SET TASK. Extract the data exactly, missing nothing.

===== DATA SEGMENT

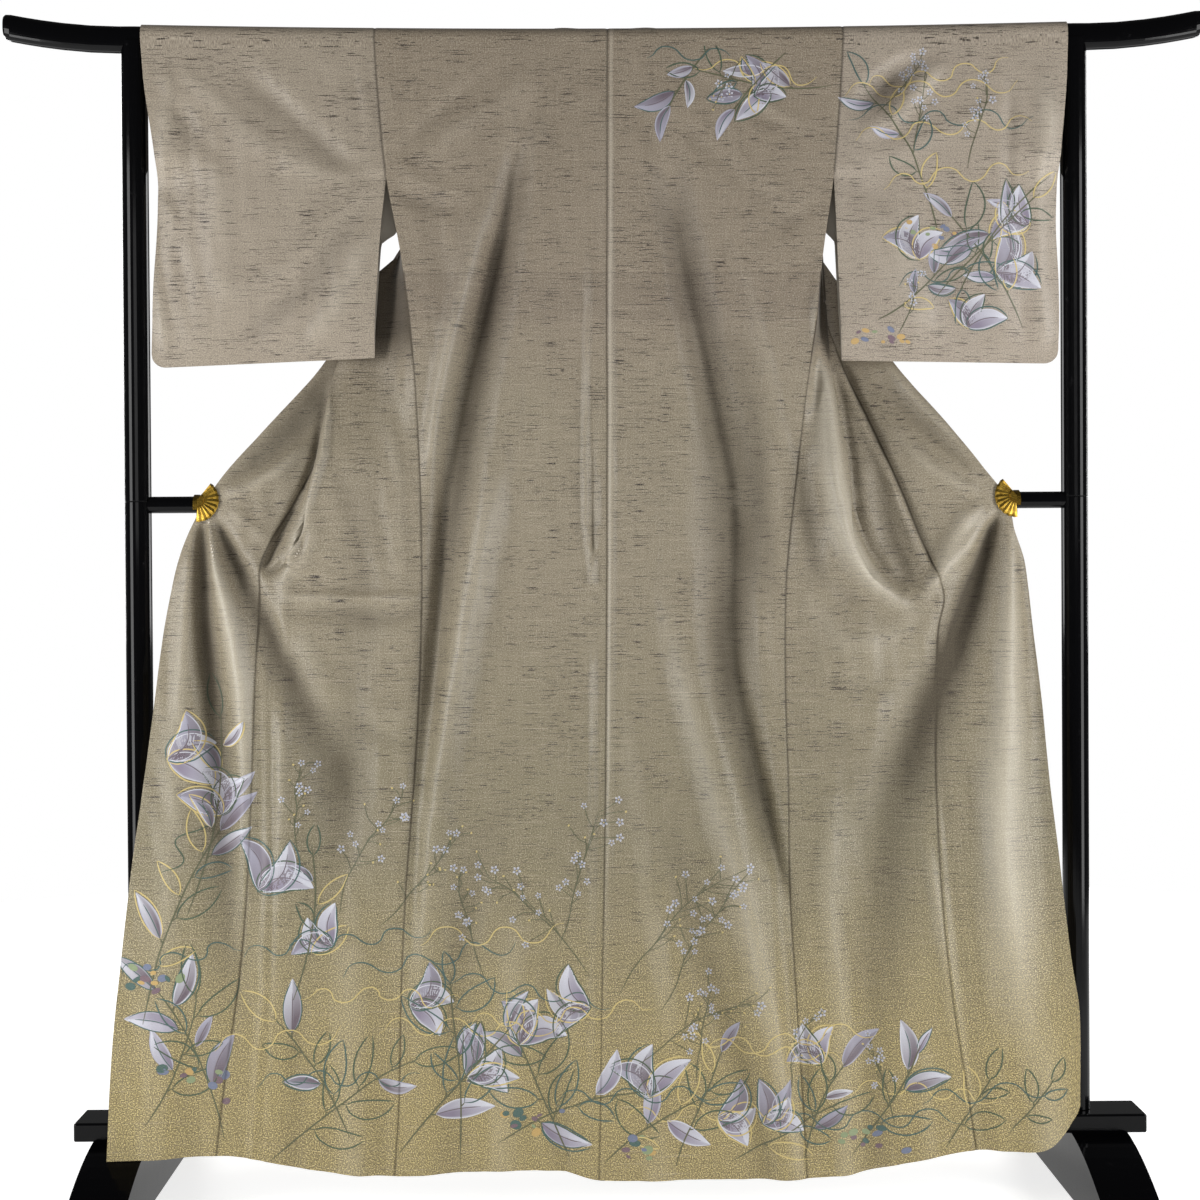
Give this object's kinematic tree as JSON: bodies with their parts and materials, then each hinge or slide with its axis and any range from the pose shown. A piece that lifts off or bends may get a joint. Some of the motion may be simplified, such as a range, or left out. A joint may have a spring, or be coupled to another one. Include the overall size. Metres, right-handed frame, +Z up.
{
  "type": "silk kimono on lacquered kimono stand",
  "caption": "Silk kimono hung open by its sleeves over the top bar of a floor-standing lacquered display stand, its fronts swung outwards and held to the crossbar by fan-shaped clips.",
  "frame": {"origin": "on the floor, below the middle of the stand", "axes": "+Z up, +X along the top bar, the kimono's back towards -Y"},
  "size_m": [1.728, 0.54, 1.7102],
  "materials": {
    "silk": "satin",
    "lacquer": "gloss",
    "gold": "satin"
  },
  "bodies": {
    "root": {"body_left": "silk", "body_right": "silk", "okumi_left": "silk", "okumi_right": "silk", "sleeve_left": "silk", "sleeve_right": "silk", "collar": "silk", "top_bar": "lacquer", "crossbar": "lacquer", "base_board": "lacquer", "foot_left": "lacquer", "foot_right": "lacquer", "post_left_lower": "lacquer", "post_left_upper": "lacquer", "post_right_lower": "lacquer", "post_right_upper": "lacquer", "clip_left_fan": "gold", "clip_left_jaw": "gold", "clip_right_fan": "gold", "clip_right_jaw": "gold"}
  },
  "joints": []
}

==========

RESPONSE BELOW.
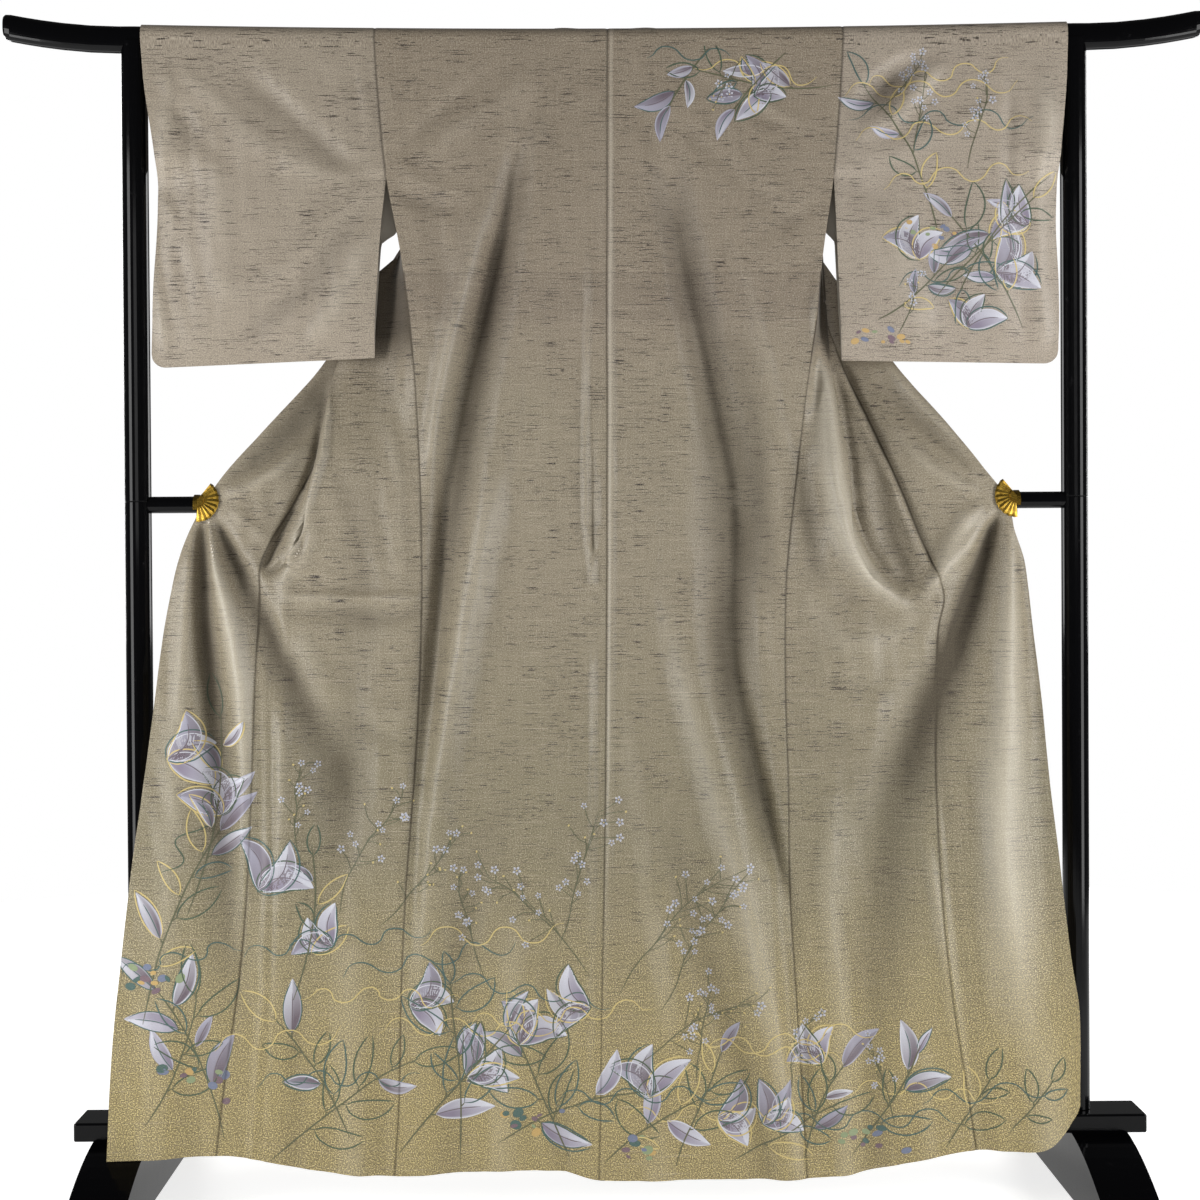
Give this object's kinematic tree as JSON: bodies with their parts and materials, then each hinge or slide with its axis and any range from the pose shown. A piece that lifts off or bends may get a joint. Some of the motion may be simplified, such as a range, or left out. A joint may have a spring, or be coupled to another one. Include the overall size. Metres, right-handed frame, +Z up.
{
  "type": "silk kimono on lacquered kimono stand",
  "caption": "Silk kimono hung open by its sleeves over the top bar of a floor-standing lacquered display stand, its fronts swung outwards and held to the crossbar by fan-shaped clips.",
  "frame": {"origin": "on the floor, below the middle of the stand", "axes": "+Z up, +X along the top bar, the kimono's back towards -Y"},
  "size_m": [1.728, 0.54, 1.7102],
  "materials": {
    "silk": "satin",
    "lacquer": "gloss",
    "gold": "satin"
  },
  "bodies": {
    "root": {"body_left": "silk", "body_right": "silk", "okumi_left": "silk", "okumi_right": "silk", "sleeve_left": "silk", "sleeve_right": "silk", "collar": "silk", "top_bar": "lacquer", "crossbar": "lacquer", "base_board": "lacquer", "foot_left": "lacquer", "foot_right": "lacquer", "post_left_lower": "lacquer", "post_left_upper": "lacquer", "post_right_lower": "lacquer", "post_right_upper": "lacquer", "clip_left_fan": "gold", "clip_left_jaw": "gold", "clip_right_fan": "gold", "clip_right_jaw": "gold"}
  },
  "joints": []
}